* **Short task**
Below are some records; quote exactly the lines from the one that contains "# Export: lean" through the one that contains "if empty is", inclusive, and no others.

* **Provided information**

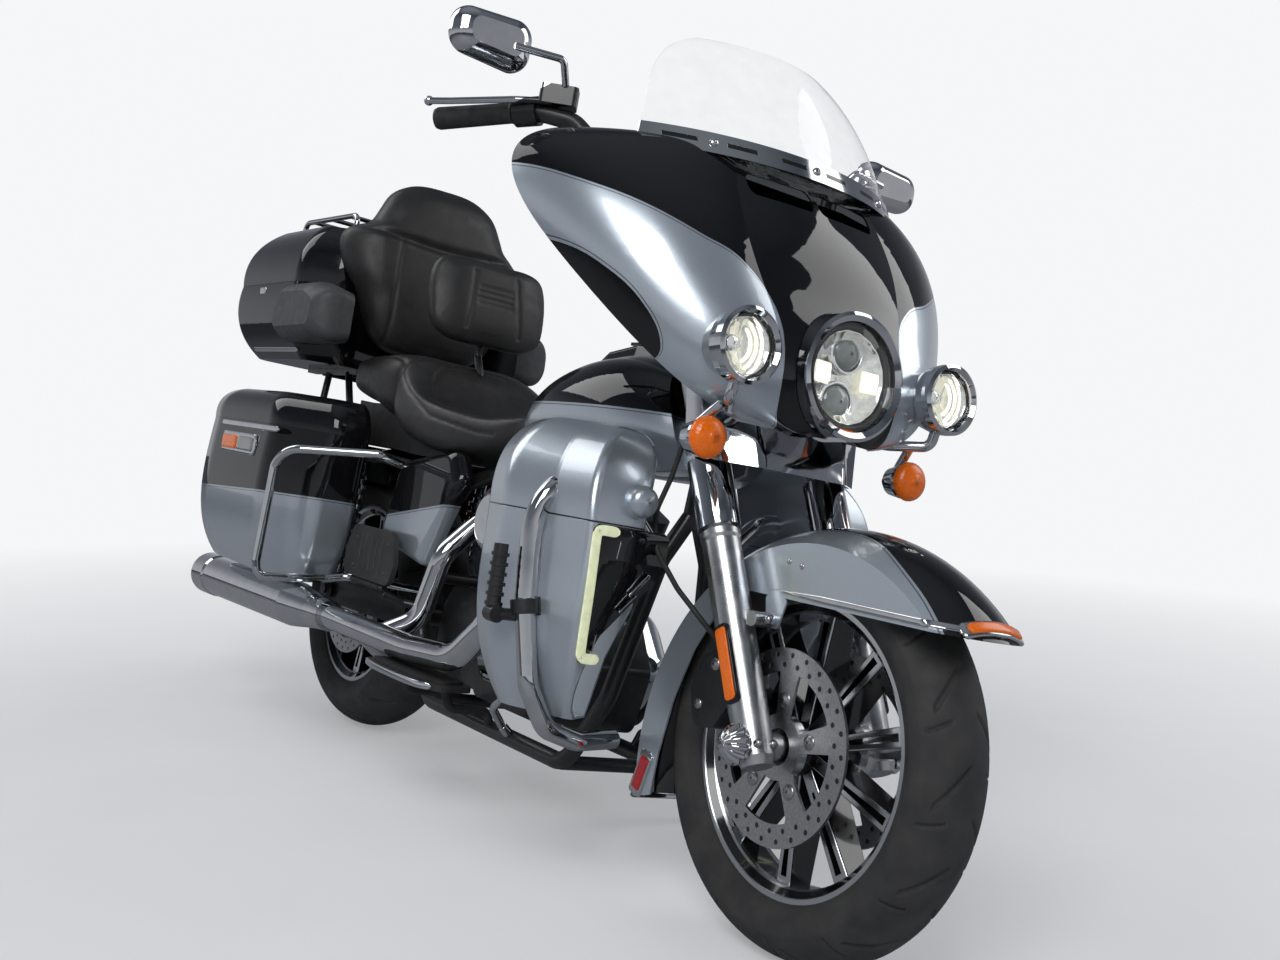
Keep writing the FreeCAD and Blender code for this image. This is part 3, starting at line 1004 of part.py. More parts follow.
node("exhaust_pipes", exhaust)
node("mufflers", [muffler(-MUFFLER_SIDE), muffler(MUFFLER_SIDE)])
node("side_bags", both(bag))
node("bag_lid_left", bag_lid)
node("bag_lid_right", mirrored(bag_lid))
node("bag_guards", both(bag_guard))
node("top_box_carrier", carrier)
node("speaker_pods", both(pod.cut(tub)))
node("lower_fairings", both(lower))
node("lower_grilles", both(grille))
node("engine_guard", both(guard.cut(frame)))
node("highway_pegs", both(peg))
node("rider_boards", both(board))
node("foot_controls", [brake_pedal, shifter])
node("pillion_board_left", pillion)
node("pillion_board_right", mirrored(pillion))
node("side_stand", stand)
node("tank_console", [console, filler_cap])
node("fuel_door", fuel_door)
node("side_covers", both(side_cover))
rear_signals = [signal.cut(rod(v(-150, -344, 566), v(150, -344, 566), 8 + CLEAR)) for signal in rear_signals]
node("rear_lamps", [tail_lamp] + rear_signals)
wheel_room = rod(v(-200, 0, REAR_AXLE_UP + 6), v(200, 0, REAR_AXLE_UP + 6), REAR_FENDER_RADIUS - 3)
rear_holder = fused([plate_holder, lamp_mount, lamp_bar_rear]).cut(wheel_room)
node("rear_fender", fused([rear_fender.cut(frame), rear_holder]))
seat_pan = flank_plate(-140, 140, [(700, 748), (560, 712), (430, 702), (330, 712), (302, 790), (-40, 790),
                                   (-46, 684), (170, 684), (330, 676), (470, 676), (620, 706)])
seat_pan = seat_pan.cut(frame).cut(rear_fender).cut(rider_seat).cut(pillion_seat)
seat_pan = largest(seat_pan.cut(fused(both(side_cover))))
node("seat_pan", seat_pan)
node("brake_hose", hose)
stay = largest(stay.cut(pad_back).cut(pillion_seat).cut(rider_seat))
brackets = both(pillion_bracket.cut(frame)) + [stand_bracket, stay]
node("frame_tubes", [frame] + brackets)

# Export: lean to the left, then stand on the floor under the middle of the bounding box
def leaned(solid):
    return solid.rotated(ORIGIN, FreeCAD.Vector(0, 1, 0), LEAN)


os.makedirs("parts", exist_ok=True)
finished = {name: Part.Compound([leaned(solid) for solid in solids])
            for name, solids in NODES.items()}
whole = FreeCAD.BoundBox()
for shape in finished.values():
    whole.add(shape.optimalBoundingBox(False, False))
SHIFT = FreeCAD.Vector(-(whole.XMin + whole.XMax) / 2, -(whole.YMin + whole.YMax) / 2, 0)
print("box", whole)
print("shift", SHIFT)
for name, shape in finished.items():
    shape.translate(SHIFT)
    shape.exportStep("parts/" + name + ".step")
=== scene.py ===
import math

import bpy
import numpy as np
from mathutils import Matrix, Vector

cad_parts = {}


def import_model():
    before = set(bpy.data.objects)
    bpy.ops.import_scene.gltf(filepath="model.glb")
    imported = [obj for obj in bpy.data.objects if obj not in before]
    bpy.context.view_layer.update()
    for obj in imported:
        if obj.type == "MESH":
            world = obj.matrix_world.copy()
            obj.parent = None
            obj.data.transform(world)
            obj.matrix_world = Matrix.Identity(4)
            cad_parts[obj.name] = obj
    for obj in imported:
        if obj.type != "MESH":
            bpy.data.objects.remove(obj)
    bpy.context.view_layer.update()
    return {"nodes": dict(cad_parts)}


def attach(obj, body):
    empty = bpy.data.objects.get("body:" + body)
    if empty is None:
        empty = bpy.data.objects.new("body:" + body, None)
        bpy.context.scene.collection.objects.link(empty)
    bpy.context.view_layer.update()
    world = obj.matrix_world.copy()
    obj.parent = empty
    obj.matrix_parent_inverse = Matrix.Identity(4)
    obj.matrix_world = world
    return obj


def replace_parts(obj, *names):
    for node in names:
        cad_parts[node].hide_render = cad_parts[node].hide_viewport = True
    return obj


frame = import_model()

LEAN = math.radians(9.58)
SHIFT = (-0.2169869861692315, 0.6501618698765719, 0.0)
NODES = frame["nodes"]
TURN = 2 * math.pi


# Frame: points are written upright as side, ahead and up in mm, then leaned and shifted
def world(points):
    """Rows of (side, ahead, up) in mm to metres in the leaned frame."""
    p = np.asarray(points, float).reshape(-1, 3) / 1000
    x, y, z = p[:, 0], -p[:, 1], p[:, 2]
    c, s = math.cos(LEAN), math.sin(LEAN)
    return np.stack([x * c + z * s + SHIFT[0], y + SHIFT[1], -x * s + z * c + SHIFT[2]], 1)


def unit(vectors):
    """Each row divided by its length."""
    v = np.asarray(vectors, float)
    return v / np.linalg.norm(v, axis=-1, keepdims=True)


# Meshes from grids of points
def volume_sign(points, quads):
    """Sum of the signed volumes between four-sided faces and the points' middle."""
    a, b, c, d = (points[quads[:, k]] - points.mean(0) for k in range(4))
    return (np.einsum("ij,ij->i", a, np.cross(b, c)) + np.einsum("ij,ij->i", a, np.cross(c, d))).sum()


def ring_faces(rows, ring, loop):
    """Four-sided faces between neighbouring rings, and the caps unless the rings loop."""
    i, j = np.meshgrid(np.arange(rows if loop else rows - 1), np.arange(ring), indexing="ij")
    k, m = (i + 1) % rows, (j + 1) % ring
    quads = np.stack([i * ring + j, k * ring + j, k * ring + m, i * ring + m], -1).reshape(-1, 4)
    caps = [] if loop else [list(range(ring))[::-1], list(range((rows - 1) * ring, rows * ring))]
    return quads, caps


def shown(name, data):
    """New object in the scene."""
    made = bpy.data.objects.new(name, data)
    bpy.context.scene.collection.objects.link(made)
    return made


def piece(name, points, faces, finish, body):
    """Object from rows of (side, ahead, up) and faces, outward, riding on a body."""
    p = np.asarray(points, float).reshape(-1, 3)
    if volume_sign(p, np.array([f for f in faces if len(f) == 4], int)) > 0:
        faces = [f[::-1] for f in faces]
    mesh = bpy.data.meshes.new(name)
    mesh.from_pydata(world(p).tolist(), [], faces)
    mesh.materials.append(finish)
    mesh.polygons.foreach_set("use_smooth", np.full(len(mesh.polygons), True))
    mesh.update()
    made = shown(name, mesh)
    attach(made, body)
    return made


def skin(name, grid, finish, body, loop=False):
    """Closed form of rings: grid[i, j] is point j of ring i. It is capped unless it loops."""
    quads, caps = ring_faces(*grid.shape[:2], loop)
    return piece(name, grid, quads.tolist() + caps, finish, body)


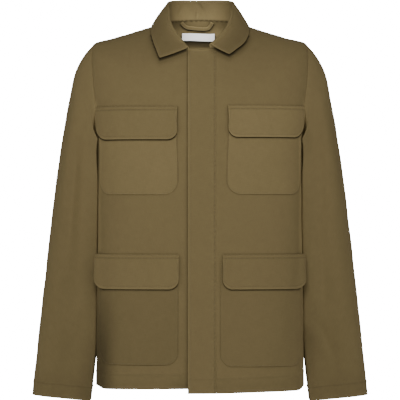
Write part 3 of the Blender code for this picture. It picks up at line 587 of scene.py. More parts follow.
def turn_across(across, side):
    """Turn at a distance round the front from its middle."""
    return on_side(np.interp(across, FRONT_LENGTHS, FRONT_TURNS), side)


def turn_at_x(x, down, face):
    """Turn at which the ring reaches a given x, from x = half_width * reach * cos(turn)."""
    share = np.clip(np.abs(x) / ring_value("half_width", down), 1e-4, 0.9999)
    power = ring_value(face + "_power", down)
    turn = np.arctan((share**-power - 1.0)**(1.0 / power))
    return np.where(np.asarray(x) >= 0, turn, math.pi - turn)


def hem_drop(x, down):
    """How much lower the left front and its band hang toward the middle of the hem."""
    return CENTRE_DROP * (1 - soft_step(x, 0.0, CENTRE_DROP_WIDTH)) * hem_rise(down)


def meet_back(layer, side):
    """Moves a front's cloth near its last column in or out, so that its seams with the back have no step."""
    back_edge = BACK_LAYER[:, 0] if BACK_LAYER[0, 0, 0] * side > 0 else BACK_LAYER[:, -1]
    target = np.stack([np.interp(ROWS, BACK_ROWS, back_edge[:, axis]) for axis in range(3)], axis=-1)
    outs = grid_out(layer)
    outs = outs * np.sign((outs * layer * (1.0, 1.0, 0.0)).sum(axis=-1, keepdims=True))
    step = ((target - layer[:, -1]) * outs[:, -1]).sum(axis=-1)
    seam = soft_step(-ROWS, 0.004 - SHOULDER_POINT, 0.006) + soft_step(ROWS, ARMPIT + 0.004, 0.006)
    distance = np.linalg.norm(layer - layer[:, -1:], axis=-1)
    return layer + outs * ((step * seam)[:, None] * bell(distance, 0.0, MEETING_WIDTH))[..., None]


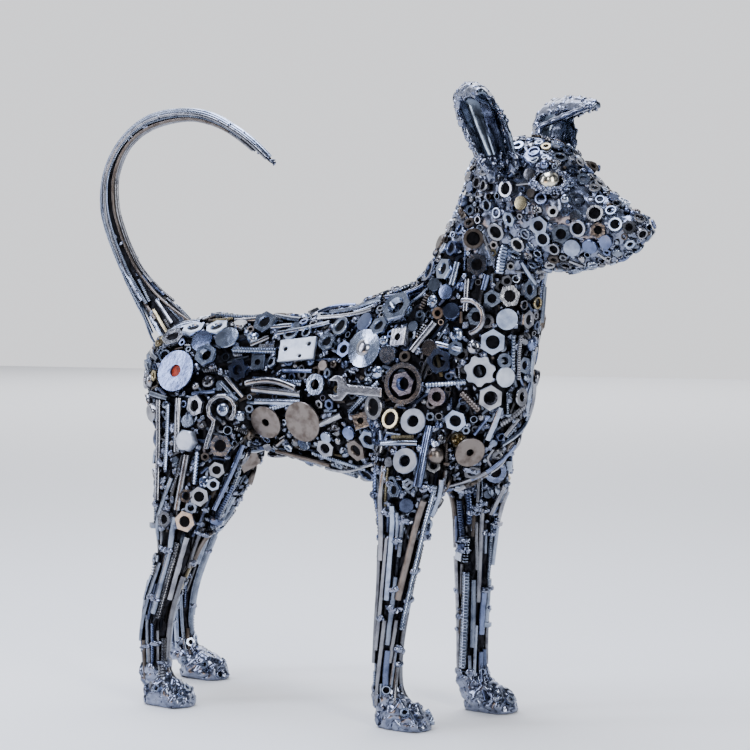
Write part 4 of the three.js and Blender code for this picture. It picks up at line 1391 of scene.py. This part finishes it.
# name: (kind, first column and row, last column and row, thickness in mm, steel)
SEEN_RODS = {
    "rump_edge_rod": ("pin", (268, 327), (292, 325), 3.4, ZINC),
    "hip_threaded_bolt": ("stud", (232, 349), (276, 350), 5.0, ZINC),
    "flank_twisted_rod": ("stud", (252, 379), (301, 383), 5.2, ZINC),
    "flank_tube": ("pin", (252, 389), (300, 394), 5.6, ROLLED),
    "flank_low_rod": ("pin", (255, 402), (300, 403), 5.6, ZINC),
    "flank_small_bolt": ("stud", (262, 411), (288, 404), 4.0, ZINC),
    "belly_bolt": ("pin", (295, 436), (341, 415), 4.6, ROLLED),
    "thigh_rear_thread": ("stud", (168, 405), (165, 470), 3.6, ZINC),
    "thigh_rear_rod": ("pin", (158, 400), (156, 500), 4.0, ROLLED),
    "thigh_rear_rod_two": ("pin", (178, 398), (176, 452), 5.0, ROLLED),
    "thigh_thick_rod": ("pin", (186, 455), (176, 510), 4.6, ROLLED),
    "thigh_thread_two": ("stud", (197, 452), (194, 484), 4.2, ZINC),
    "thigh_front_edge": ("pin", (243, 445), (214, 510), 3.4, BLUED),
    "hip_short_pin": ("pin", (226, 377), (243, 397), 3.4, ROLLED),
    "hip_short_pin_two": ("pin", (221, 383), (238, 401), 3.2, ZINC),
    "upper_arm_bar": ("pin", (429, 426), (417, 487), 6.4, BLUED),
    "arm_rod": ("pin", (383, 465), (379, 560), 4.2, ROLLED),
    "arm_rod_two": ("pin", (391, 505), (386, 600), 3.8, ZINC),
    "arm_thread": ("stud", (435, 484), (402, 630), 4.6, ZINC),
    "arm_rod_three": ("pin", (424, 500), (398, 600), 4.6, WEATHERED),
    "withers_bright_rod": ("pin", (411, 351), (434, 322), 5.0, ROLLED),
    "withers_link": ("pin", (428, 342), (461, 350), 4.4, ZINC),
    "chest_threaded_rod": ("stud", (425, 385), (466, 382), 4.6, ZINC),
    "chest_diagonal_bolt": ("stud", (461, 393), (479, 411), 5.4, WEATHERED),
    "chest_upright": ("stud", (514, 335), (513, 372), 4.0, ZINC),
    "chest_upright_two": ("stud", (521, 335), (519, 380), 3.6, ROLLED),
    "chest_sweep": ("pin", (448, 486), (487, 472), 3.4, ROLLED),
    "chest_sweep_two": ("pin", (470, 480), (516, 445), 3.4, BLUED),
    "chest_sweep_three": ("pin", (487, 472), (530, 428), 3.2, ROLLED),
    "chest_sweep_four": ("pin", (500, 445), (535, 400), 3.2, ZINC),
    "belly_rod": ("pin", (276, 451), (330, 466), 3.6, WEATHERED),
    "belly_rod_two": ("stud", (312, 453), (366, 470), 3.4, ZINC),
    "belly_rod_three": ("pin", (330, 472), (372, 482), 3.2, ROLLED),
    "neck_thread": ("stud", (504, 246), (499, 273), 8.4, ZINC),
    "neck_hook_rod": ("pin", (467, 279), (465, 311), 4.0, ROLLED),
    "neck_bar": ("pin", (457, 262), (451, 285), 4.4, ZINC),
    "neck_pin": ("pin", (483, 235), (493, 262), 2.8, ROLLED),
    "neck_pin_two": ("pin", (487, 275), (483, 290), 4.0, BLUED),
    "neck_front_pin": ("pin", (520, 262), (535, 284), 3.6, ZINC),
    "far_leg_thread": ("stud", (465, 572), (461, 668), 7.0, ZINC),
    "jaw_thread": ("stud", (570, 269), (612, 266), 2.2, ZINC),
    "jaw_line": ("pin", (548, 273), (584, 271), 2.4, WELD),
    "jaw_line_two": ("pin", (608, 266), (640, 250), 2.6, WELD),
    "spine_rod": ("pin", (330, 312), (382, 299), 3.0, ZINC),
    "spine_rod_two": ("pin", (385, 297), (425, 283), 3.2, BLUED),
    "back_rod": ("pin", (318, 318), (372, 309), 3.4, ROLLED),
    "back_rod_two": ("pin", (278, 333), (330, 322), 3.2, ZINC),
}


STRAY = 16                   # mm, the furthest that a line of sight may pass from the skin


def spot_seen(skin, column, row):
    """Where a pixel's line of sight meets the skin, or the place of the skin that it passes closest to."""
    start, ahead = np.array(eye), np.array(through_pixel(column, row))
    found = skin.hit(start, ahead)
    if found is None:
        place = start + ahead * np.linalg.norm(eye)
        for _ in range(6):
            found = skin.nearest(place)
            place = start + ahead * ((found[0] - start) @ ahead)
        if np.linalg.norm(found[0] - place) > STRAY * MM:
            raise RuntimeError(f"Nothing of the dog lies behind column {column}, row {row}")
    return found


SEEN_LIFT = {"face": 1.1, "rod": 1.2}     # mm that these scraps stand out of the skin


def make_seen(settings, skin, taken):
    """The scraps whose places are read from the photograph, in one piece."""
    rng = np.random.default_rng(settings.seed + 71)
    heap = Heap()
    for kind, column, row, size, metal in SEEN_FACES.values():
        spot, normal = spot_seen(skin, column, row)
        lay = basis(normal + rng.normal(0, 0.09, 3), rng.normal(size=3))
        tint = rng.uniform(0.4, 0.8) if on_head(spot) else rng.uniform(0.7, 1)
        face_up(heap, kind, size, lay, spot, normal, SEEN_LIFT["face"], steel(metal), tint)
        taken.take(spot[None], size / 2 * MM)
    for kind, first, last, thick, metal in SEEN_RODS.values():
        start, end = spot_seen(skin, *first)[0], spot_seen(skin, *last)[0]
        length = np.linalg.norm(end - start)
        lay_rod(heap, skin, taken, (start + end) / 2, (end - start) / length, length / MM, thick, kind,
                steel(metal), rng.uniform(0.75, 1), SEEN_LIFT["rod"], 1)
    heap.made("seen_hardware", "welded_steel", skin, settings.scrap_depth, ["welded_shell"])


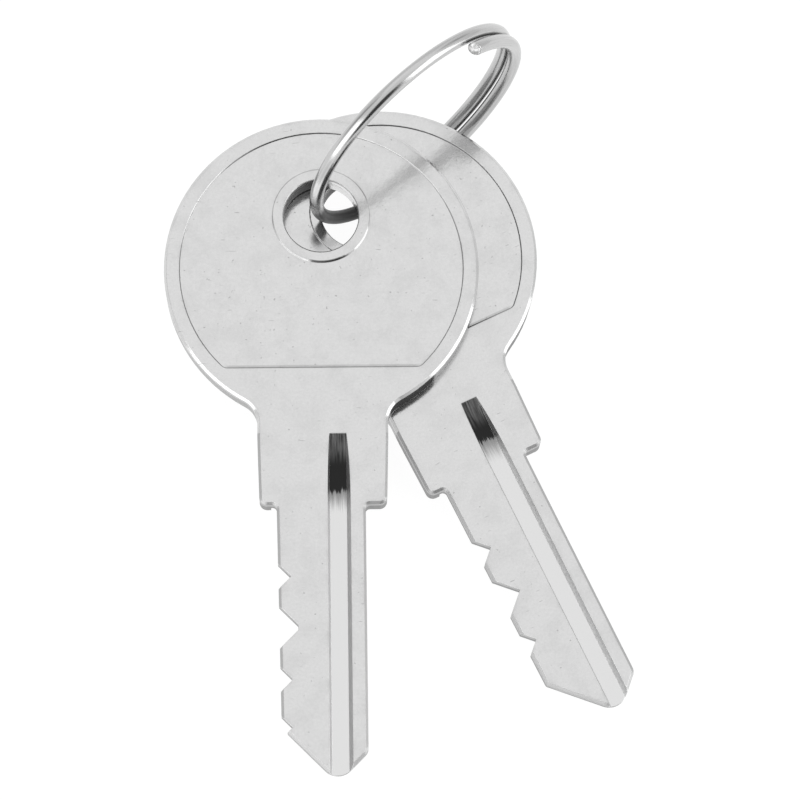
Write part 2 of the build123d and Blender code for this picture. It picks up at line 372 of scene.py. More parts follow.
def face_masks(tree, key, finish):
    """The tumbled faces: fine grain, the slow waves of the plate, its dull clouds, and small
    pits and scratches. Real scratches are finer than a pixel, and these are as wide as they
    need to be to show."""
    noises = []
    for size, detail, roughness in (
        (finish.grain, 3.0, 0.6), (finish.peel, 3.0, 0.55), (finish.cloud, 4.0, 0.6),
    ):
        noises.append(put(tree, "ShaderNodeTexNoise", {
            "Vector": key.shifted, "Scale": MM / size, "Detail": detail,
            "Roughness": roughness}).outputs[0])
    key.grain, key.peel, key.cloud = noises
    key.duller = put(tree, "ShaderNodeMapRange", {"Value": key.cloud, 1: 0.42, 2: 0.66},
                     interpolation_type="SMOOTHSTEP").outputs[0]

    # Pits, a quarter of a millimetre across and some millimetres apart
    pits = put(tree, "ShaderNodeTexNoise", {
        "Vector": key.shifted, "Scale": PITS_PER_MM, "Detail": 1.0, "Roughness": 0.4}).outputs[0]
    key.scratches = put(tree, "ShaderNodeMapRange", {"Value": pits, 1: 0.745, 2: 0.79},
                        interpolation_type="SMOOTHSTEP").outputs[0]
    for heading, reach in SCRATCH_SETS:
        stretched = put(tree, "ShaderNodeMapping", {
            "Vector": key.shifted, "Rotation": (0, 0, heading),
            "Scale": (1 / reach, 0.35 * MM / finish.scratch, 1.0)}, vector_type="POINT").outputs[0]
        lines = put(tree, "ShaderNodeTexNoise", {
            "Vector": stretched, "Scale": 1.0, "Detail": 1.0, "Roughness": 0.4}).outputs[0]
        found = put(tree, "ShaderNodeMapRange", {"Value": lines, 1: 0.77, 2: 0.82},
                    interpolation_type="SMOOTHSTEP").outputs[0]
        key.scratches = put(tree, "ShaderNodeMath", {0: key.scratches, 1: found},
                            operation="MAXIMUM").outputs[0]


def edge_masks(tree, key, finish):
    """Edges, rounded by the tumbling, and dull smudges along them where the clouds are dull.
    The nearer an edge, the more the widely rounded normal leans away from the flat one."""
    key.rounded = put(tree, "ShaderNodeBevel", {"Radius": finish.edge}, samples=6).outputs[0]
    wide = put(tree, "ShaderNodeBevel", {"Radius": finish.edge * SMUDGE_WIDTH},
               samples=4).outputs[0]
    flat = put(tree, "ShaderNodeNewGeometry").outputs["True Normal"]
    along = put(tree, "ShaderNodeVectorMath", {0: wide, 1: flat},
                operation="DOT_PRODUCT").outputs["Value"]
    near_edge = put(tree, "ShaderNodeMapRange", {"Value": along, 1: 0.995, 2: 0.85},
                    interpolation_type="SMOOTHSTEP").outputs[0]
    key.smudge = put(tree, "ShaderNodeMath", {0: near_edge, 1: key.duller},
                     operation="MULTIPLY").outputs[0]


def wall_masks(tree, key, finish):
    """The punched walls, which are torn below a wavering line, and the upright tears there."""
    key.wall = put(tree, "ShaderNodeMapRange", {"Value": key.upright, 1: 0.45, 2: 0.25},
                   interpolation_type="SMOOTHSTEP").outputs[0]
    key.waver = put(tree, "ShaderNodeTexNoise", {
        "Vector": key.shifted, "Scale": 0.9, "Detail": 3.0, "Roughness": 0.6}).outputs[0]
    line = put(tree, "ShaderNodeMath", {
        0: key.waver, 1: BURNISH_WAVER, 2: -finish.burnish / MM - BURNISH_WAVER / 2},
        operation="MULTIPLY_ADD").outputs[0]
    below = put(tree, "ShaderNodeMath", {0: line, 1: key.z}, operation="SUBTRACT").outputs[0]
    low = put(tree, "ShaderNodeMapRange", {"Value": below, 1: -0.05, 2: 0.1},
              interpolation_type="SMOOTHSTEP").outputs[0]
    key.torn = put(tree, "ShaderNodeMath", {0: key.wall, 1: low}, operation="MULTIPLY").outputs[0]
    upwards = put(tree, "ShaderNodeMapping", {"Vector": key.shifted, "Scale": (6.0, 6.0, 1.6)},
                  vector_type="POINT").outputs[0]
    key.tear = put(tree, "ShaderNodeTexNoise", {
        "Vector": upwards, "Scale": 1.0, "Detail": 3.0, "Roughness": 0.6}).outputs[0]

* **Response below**
# Export: lean to the left, then stand on the floor under the middle of the bounding box
def leaned(solid):
    return solid.rotated(ORIGIN, FreeCAD.Vector(0, 1, 0), LEAN)


os.makedirs("parts", exist_ok=True)
finished = {name: Part.Compound([leaned(solid) for solid in solids])
            for name, solids in NODES.items()}
whole = FreeCAD.BoundBox()
for shape in finished.values():
    whole.add(shape.optimalBoundingBox(False, False))
SHIFT = FreeCAD.Vector(-(whole.XMin + whole.XMax) / 2, -(whole.YMin + whole.YMax) / 2, 0)
print("box", whole)
print("shift", SHIFT)
for name, shape in finished.items():
    shape.translate(SHIFT)
    shape.exportStep("parts/" + name + ".step")
=== scene.py ===
import math

import bpy
import numpy as np
from mathutils import Matrix, Vector

cad_parts = {}


def import_model():
    before = set(bpy.data.objects)
    bpy.ops.import_scene.gltf(filepath="model.glb")
    imported = [obj for obj in bpy.data.objects if obj not in before]
    bpy.context.view_layer.update()
    for obj in imported:
        if obj.type == "MESH":
            world = obj.matrix_world.copy()
            obj.parent = None
            obj.data.transform(world)
            obj.matrix_world = Matrix.Identity(4)
            cad_parts[obj.name] = obj
    for obj in imported:
        if obj.type != "MESH":
            bpy.data.objects.remove(obj)
    bpy.context.view_layer.update()
    return {"nodes": dict(cad_parts)}


def attach(obj, body):
    empty = bpy.data.objects.get("body:" + body)
    if empty is None:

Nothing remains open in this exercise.